The vehicle was briefly displayed at the National Museum of History and Technology, now known as the National Museum of American History, in 1978. The car was then shown at the "Ornament in the 20th Century" exhibit at the Cooper-Hewitt Museum in New York, held from October 1978 to January 1979.

After Pattison bought the car in 1985, he showed it at several Ripley's Believe it or Not! Museums that he owned, and then displayed it at Expo 86. He then donated the vehicle to the Province of British Columbia.

The vehicle was exhibited from March 2013 to March 2014 in Montréal, at the Pointe-à-Callière Museum, as part of an exhibition called "The Beatles in Montréal".

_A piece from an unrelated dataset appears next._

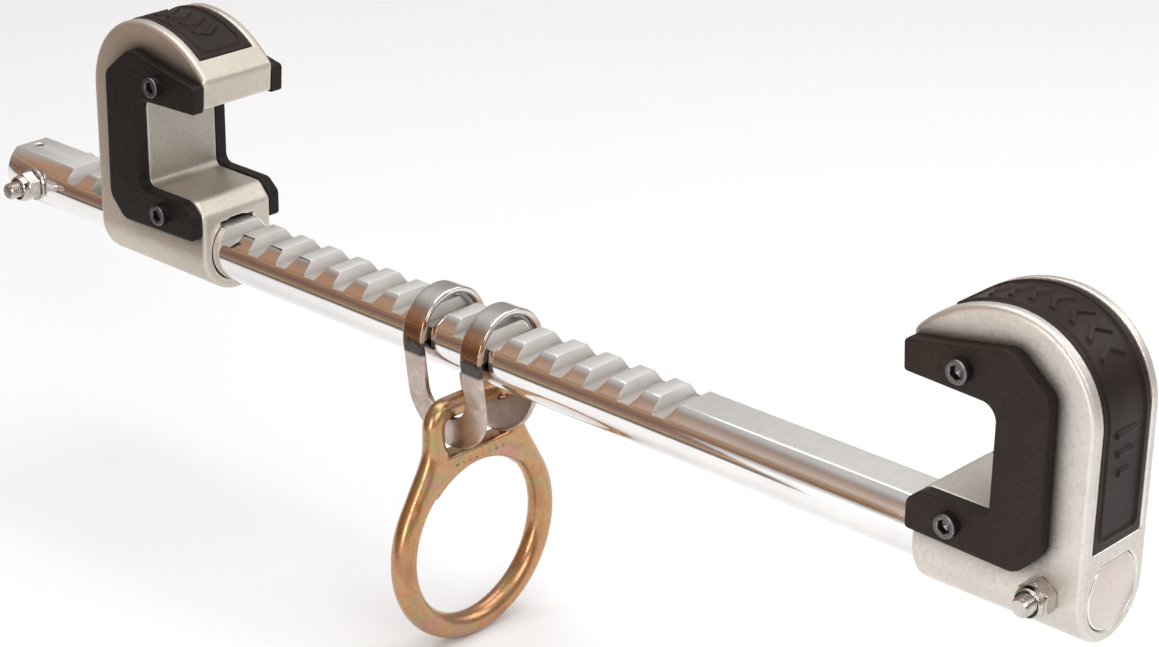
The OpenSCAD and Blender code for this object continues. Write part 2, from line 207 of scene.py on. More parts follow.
def turned(profile, segments=96, turn=0.0):
    """Turned solid about +Z, from (height, radius, half width of a hexagon or None, knurl)."""
    angle = np.arange(segments) * 2 * math.pi / segments + turn
    six = np.cos((angle + math.pi / 6) % (math.pi / 3) - math.pi / 6)
    loops = []
    for height, radius, flat, *knurl in profile:
        r = np.full(segments, float(radius))
        if flat:
            r = np.minimum(r, flat / six)
        if knurl:
            r = r - knurl[0] * (0.5 + 0.5 * np.cos(angle * segments / 4))
        level = np.full(segments, float(height))
        loops.append(np.stack([r * np.cos(angle), r * np.sin(angle), level], 1))
    return loft(loops)


def thread(radius, pitch, length, segments=48, steps=9):
    """Threaded rod end about +Z with a chamfered tip, from height 0 to length."""
    rows = int(length / pitch * steps)
    angle = np.arange(segments) * 2 * math.pi / segments
    loops = []
    for k in range(rows + 1):
        h = length * k / rows
        phase = (h / pitch - angle / (2 * math.pi)) % 1
        tooth = np.clip(np.abs(phase - 0.5) * 2.6 - 0.25, 0, 1)
        r = np.minimum(radius - 0.86 * tooth, radius - 1.1 + max(length - h, 0) * 0.9)
        loops.append(np.stack([r * np.cos(angle), r * np.sin(angle), np.full(segments, h)], 1))
    inner = loops[-1] * np.array([0.35, 0.35, 1]) + np.array([0, 0, 0.05])
    loops.append(inner)
    return loft(loops)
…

In 2015, it was shown at the Pacific National Exhibition in Vancouver for the "Magical Mystery Tour: A Beatles Memorabilia Exhibition". In July and August 2017, Lennon's psychedelic limousine was part of "The Great Eight Phantoms", an exhibition of Rolls-Royces at Bonhams in London.

Except when it is loaned out for exhibits elsewhere, the car is often displayed by the Royal British Columbia Museum.

==Maintenance==

The yellow base coat applied to the car is a common latex house paint as opposed to an automotive-grade paint. As a result, the paint is very fragile, and museum curators are very cautious when caring for the vehicle. They never use polishing cloths on the painted surfaces, and touch up any minor paint losses with tiny brushes. According to the Royal British Columbia Museum, "in order to maintain the moving parts, the Royal BC Museum must run the vehicle at least once a year. Each time the vehicle is moved, doors and hoods opened or closed, and the engine vibrates, the paint is put at risk. Care for the John Lennon Rolls-Royce has been a delicate balancing act between keeping the moving parts in order and preserving the delicate paint."

The car had been stored for long periods without proper maintenance, which resulted in old fuel clogging the carburetors. After the fuel system was cleaned and some electrical and brake system work was completed in 2020, "it purrs like a kitten in a creamery now", according to a mechanic who helps maintain it.